The case, which at first seemed small, unraveled into something much larger. 

"It was likely not only making these cows sick but likely in the drinking water all over the surrounding community, tens of thousands of people. And then we realized it was getting out into the blood of almost the entire world," Bilott said. 

As he pored over documents, the scale of the crisis became undeniable. 

"We were possibly the only ones on the planet outside of these companies that knew about this health threat and felt a real responsibility to bring that out to the world."

Bilott’s work exposing the dangers of PFAS, also known as "forever chemicals," led to groundbreaking litigation, global awareness, and sweeping policy changes. It also earned him the Right Livelihood Award in 2017, often called the "Alternative Nobel Prize." 

"It was an incredible honor," Bilott says. "It [the Right Livelihood Award] helped provide a platform to begin reaching out globally and helping people understand that the issues we had been fighting in the U.S. were not just about a cow farmer in a small town in West Virginia. This was a global public health issue."

The Right Livelihood Center, based at UC Santa Cruz, plays a key role in advancing this work. Founded in 2013 as a partnership between UC Santa Cruz and the Right Livelihood Foundation, the center connects faculty and students with Laureates to research and promote solutions to global challenges. Housed within the Institute for Social Transformation at UC Santa Cruz, the Right Livelihood Center fosters education and advocacy through research collaborations and student engagement.

Bilott is now working to bring his message to an even wider audience through his new documentary How to Poison a Planet, created in collaboration with award-winning actor and environmental activist Mark Ruffalo.
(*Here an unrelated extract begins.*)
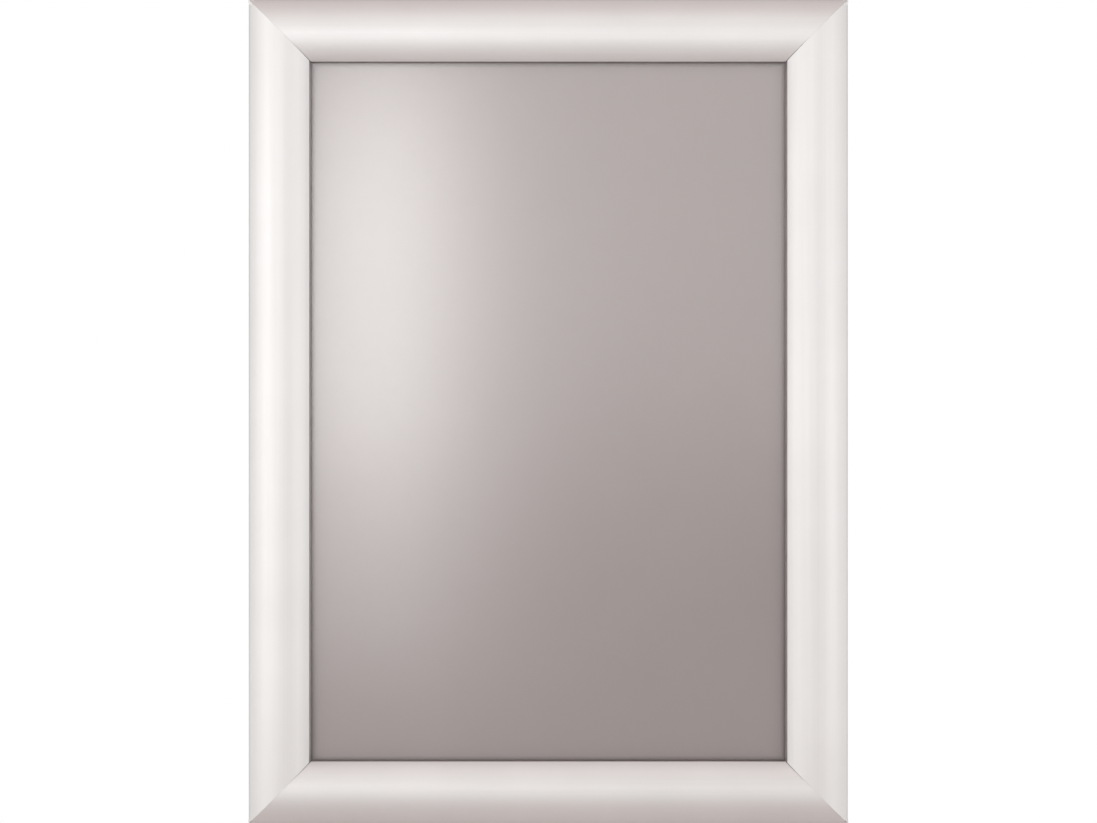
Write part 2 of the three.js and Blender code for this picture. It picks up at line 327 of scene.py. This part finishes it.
def aluminium(name, axis, dark, light, roughness, line_depth):
    """Extruded aluminium: fine die lines along the rail and an etched grain."""
    material, shader, nodes = new_material(name)
    shader.inputs["Metallic"].default_value = 1.0
    shader.inputs["Specular Tint"].default_value = STEEP_TINT
    streaks = tuple(LINES_ALONG if letter == axis else LINES_ACROSS for letter in "XYZ")
    at = nodes.coordinates()
    lines = nodes.noise(nodes.coordinates(streaks), 1, detail=3)
    grain = nodes.noise(at, ETCH_SCALE)
    tone = nodes.remap(nodes.noise(at, TONE_SCALE, detail=3), NOISE_RANGE, (0, 1))
    nodes.link(nodes.tones(tone, dark, light), shader.inputs["Base Color"])
    nodes.link(nodes.remap(lines, NOISE_RANGE, roughness), shader.inputs["Roughness"])
    etched = nodes.bump(shader, grain, ETCH_DEPTH, ETCH_STRENGTH)
    nodes.bump(shader, lines, line_depth, LINE_STRENGTH, etched)
    return material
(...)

The documentary premiered in New York on February 27.

"One of the things that has been a primary focus of mine for many years now has been finding ways to help get this public health threat awareness out in a broader sense across the planet."
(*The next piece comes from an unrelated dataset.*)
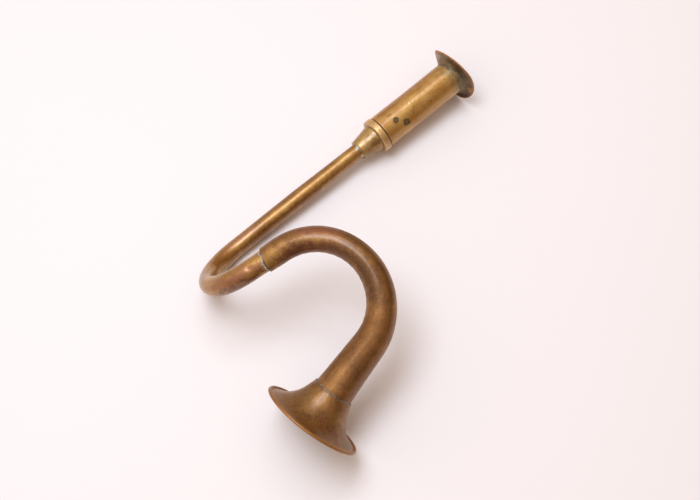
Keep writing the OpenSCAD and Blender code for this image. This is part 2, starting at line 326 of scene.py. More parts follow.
class Finish:
    """A node material whose textures follow the wrap attribute, in millimetres."""

    def __init__(self, name, metallic=1.0, coat=0.0, coat_rough=0.2, edge=None):
        self.material = bpy.data.materials.new(name)
        self.material.use_nodes = True
        self.tree = self.material.node_tree
        self.shader = next(n for n in self.tree.nodes if n.type == "BSDF_PRINCIPLED")
        self.shader.inputs["Metallic"].default_value = metallic
        self.shader.inputs["Coat Weight"].default_value = coat
        self.shader.inputs["Coat Roughness"].default_value = coat_rough
        if edge:
            self.shader.inputs["Specular Tint"].default_value = edge
        self.wrap = self.add("Attribute", attribute_name="wrap").outputs["Vector"]

    def add(self, kind, **settings):
        """A new shader node of that kind."""
        node = self.tree.nodes.new("ShaderNode" + kind)
        for key, value in settings.items():
            setattr(node, key, value)
        return node

    def put(self, value, socket):
        """Link value to the socket if it is a socket, or else set it there."""
        if isinstance(value, bpy.types.NodeSocket):
            self.tree.links.new(value, socket)
        else:
            socket.default_value = value

    def stretch(self, x, y, z):
        """The wrap coordinates scaled, so that a texture is drawn out along or around."""
        node = self.add("Mapping")
        self.put(self.wrap, node.inputs["Vector"])
        node.inputs["Scale"].default_value = (x, y, z)
        return node.outputs["Vector"]

    def noise(self, size, detail=4, rough=0.55, where=None, warp=0.0, seed=0.0):
        """Cloudy noise with features of about that size."""
        node = self.add("TexNoise", noise_dimensions="4D")
        self.put(where or self.wrap, node.inputs["Vector"])
        node.inputs["Scale"].default_value = 1 / size
        node.inputs["Detail"].default_value = detail
        node.inputs["Roughness"].default_value = rough
        node.inputs["Distortion"].default_value = warp
        node.inputs["W"].default_value = seed
        return node.outputs["Fac"]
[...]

The film highlights a lesser-known side of the PFAS crisis. 

"In my book Exposure: Poisoned Water, Corporate Greed, and One Lawyer’s Twenty-Year Battle against DuPont, which inspired the film Dark Waters [in which Ruffalo portrays Bilott in his legal fight against the chemical companies] and the documentary The Devil We Know, we showed what DuPont knew and how it covered this information up. What hasn’t been explored as much has been what the original inventor of these chemicals—3M—knew about it, and how they helped cover this up for decades, Bilott says.

Bilott describes the scale of the problem: "These same chemicals are being found in drinking water all over the planet. They're being found in the rain, even in the mountains of Tibet. The stuff is being found in the blood of virtually every living creature on the planet, even in polar bears."
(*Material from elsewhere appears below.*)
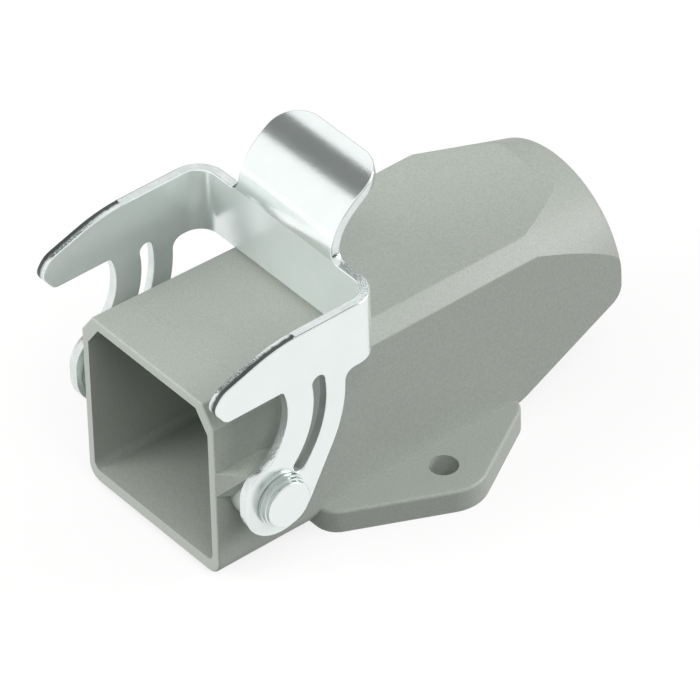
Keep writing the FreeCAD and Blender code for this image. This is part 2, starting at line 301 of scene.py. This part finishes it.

For Bilott, the most important lesson in his fight against PFAS is that change begins with individuals. 

"You may be up against some of the biggest corporate powers on the planet. You may be up against the existing regulatory system, the legal system, or the whole scientific system—but that can be changed. And it starts with individuals speaking up and being willing to take that on."

To students and advocates, his message is clear: "Be willing to step out of your comfort zone. You don’t have to follow a specific path to make a difference. I was at a corporate defense law firm, not the kind of place you’d think would lead to environmental justice work—but that background gave me the tools I needed to take on this fight. Wherever you are, seize the opportunity to create change."